Scott is a 25-year CPG operator. He founded and exited Kim and Scott's Gourmet Pretzels, scaling it to 20,000+ points of distribution, and co-founded Twisted Alchemy. At STRONGFISH he runs supply, operations, and the playbook he's spent two decades writing — how a small brand earns shelf, trust, and durability against the incumbents.
The post-tin era of fish protein. Wild-caught, cold-pressed EVOO, sea salt. Sealed in a BPA-free carton — not a 100-year-old metal can.
24–25g of complete protein, no plastic-lined lids, no compromise on taste. Built for athletes, home cooks, and anyone who reads a label.
Three SKUs at launch. A founders batch in October 2026. Then the long, patient work of earning shelf — one carton at a time.
Canned sardines themselves are nutritious — wild-caught, high in protein, and rich in omega-3s. The concern is the can. Most steel cans use an epoxy liner that historically contained BPA, and even "BPA-free" liners often swap in BPS or BPF — chemicals with similar endocrine-disrupting profiles. Acidic ingredients like lemon and tomato accelerate leaching. The fish is fine. The packaging is the problem.
Per STRONGFISH carton: wild salmon delivers 24g of complete protein, wild sardines deliver 25g, and wild tuna delivers 24g. All three contain every essential amino acid in the ratios your body needs to repair muscle. Tuna is leanest, sardines bring the most omega-3 per gram, and salmon sits in the middle on both axes.

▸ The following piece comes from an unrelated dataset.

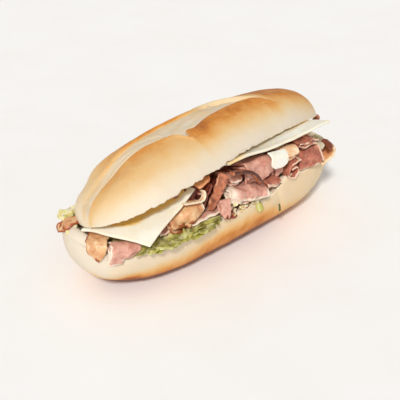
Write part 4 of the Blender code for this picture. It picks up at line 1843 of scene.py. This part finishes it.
SLICES = (
    # Two slices lie flat on the lettuce and run through to the back.
    Slice("beef_layer", BEEF, (-33, -30, 42.1), (BACK, -1.6), (LEFT, 0), 60, ((63, 0),), wave=0.3,
          waves=5, thickness=1.5, pitch=0.9),
    Slice("ham_layer", HAM_SHADED, (35, -29, 42.1), (BACK, -1.8), (LEFT, 0), 60, ((58, 0),), wave=0.3,
          waves=5, thickness=1.5, pitch=0.9, fat=Rim(1.0, 1.0, 1.0)),
    # The left end: a slice and a tuft of lettuce at the heel's tip, and two slices over its rim.
    Slice("turkey_end", TURKEY, (-86, 5, 42.6), (LEFT, 9), (BACK, 0), 8, ((15.5, -5), (10, 72)),
          tip=4, wave=0.4, ruffle=0.7, plies=2, ply_gap=1.5, browned=Rim(1.4, 1.8, 1.0)),
    Slice("lettuce_tuft", LEAF_PALE, (-86.5, 16.4, 43.6), (194, 12), (104, 0), 8,
          ((10, -2), (6, 30), (2, 0)), tip=4, wave=1.0, thickness=0.9, uneven=1.4, ruffle=1.3,
          rib=0.9, plies=2, ply_gap=1.4),
    Slice("turkey_tongue", TURKEY, (-91.4, -9.8, 43.8), (-134, 2), (-44, 0), 12.5,
          ((15, 6), (7, -98), (9, -3)), tip=11, slant=-0.14, sharp=0.75, ruffle=0.6,
          browned=Rim(0.7, 0.5, 0)),
    Slice("ham_drape", HAM, (-88.5, -28.6, 42.8), (-116, 5), (-26, -4), 18.2,
          ((3, 4), (8, -112), (6, 6)), tip=2, slant=0.5, wave=0.4, plies=2, fat=Rim(0.4, 0.8, 0)),
    # Between the left cheese and the big ham fold.
    Slice("ham_sheet", HAM, (-62, -20, 44.2), (FRONT, -0.5), (RIGHT, 0), 16,
          ((12, 0), (5, -26), (2, 0)), wave=0.4, fat=Rim(1.4, 0, 0)),
    Slice("turkey_large", TURKEY, (-50, -14, 46.2), (FRONT, 14), (RIGHT, 3), 28,
          ((19, 0), (10, -98), (2.0, 8)), wave=1.5, tip=4, ruffle=1.3, plies=4, ply_gap=2.0, fan=0.9,
          browned=Rim(1.5, 0.3, 0), fat=Rim(0, 0, 1.8)),
    Slice("turkey_curl", TURKEY, (-52.5, -41.4, 58.2), (RIGHT, -14), (BACK, -14), 4.2,
          ((13, 0), (9, 150)), edge=True, thickness=1.2, uneven=0.2, ruffle=0.2,
          fat=Rim(0.5, 2.5, 2.5)),
    Slice("turkey_sliver", TURKEY_BROWN, (-39.4, -38.5, 62.4), (RIGHT, 14), (BACK, 6), 8, ((11, 0),),
          edge=True, tip=4, thickness=2.0, browned=Rim(0.6, 0, 0)),
    Slice("beef_strip_1", BEEF_SHADED, (-34.9, -38, 48.4), (RIGHT, 68), (BACK, -20), 14,
          ((8, -14), (6, 10)), edge=True, thickness=1.7),
    Slice("beef_strip_2", BEEF, (-20.4, -40, 66.0), (LEFT, -61), (126, 18), 6,
          ((12, 12), (12.5, -16)), tip=12, thickness=2.4, ruffle=0.8, wave=0.6, fat=Rim(0, 0, 0.5)),
    Slice("beef_strip_3", BEEF_SHADED, (-25, -37, 46), (RIGHT, 80), (BACK, -22), 15,
          ((8, -18), (8, -12)), edge=True, thickness=1.7),
    Slice("ham_low", HAM, (-34, -31.2, 42.0), (FRONT, -1), (RIGHT, -1), 26, ((10.6, 0),), wave=0.5,
          waves=3, ruffle=0.7, fat=Rim(1.8, 0.6, 0.6)),
    Slice("ham_tongue", HAM, (-22.2, -42.6, 50.0), (-104, -76), (-14, 18), 7, ((7, 0), (5, -8)),
          tip=6, plies=2, browned=Rim(1.2, 0, 0)),
    # The middle: frilled ham below an arch of beef and a large hanging fold.
    Slice("ham_frill", HAM, (-2, -20, 48.6), (FRONT, 2), (RIGHT, -17), 33,
          ((20, 0), (5, -90), (4, 0)), wave=1.0, waves=2.6, tip=3, ruffle=1.4, plies=2, ply_gap=2.2,
          fat=Rim(1.6, 7.5, 1.5)),
    Slice("beef_arch", BEEF, (-18, -45, 66.6), (RIGHT, -8), (BACK, -12), 4.5,
          ((12, -10), (8, -28), (10, -20)), edge=True, thickness=2.2, uneven=0.4, ruffle=0.3,
          browned=Rim(0, 0.5, 0.5)),
    Slice("ham_under", HAM, (-8, -24, 56.0), (FRONT, 4), (RIGHT, -10), 12, ((11, 0), (5, -60)), tip=3,
          plies=2, fat=Rim(0.8, 0, 0)),
    Slice("ham_big", HAM, (12, -22, 56.0), (FRONT, 22), (RIGHT, -3), 24, ((13, 0), (6, -112), (8, 0)),
          wave=0.8, plies=2, browned=Rim(1.2, 0, 0)),
    Slice("cheese_corner", CHEESE, (24, -38.5, 64.4), (FRONT, 0), (RIGHT, -8), 15,
          ((3, -30), (4, -55), (5.5, 0)), tip=4, ruffle=0.2, uneven=0.3),
    Slice("ham_mid", HAM, (27.4, -26, 53.0), (FRONT, 4), (RIGHT, 22), 7.6, ((7, 0), (6, -95), (6, 0)),
          tip=2, plies=2, fat=Rim(0.8, 0, 0)),
    Slice("beef_low", HAM_SHADED, (22, -20, 44.4), (FRONT, 1), (RIGHT, -4), 13, ((18, 0), (5, -70)),
          wave=0.6, plies=2, fat=Rim(1.0, 0, 0)),
    # The right end.
    Slice("turkey_brown", CREAM, (39, -28, 57.8), (FRONT, 20), (RIGHT, -6), 13,
          ((7, 0), (6, -105), (2.5, 0)), tip=2.5, plies=2, browned=Rim(0.8, 0, 0)),
    Slice("ham_roll", HAM_SHADED, (37.5, -42, 46.6), (RIGHT, 60), (BACK, 0), 12,
          ((6, -115), (9, -130), (11, -130), (11, -60)), edge=True, thickness=1.2, ruffle=0.3,
          fat=Rim(2.5, 0.5, 0.8)),
    Slice("ham_upper", HAM_SHADED, (55, -20, 57.2), (FRONT, 9), (RIGHT, -5), 18, ((20, 0),), wave=0.6,
          plies=3, ply_gap=1.6, fan=0.5, fat=Rim(0.5, 0, 0)),
    Slice("ham_fold", HAM_SHADED, (57.5, -24, 57.0), (FRONT, -18), (RIGHT, 5), 19,
          ((10, -8), (8, -48), (6, -8)), wave=1.8, waves=0.6, plies=3, fan=0.6, fat=Rim(0.8, 0, 1.8)),
    # The wide browned rims darken the inside of the loop: partly a browned edge, partly painted shade in
    # the curl.
    Slice("turkey_loop", TURKEY_BROWN, (68.5, -40, 38.4), (RIGHT, -8), (BACK, 20), 10,
          ((9, 60), (9, 85), (6, 50)), edge=True, thickness=1.8, fat=Rim(0, 1.6, 0),
          browned=Rim(4.0, 0, 3.0)),
    Slice("beef_end", BEEF, (88, -3.8, 42.4), (4, 12), (94, 0), 5, ((12, 0), (4, 45), (3, 0)), tip=3),
)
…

Bisphenol A is an endocrine disruptor — it mimics estrogen and has been linked to hormonal, reproductive, and metabolic effects in peer-reviewed studies. It leaches from can liners into food, especially fatty or acidic foods like fish in oil or tomato sauce. "BPA-free" cans usually substitute BPS or BPF, which behave similarly. The cleanest solution is to skip the metal liner entirely.

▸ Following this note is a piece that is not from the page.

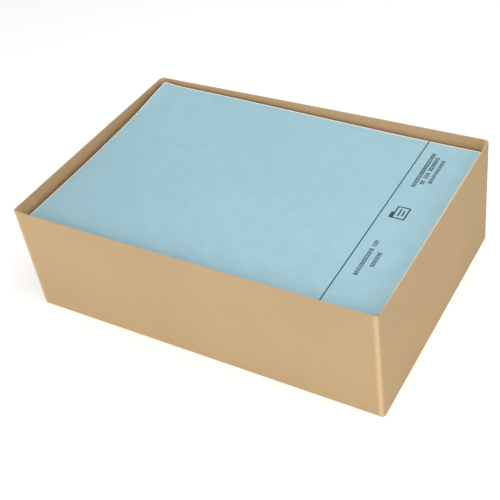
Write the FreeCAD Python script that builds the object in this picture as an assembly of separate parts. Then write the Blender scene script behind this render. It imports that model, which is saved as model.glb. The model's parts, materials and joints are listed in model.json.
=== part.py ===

Tetra Recart cartons are paperboard-based, retort-sterilized packages with no metal can liner. They keep food shelf-stable for years without BPA, BPS, or epoxy coatings. They use roughly two-thirds less raw material than steel cans, ship flat (lower carbon footprint), and tear open by hand — no opener, no sharp lid.
Yes. STRONGFISH cartons are accepted in carton recycling programs across most of the US and Europe. The paperboard layer is recovered and pulped into new paper products. Rinse the empty carton, flatten it, and toss it in your curbside bin where carton recycling is available.
For protein content alone, the difference is small — both are complete proteins. Where wild pulls ahead is the surrounding nutrition: a leaner fat profile, higher omega-3-to-omega-6 ratio, no antibiotic exposure, and no fishmeal feed. Wild-caught salmon, sardines, and tuna also carry fewer contaminants from feed-pellet aquaculture systems.
Both are complete proteins with a full amino acid profile. Whey is faster-absorbing and convenient post-workout. Fish protein digests slower, comes with omega-3s and micronutrients (B12, selenium, vitamin D), and arrives as actual food — not a powdered isolate. For most athletes the smarter answer is both: whey when speed matters, real fish for everything else.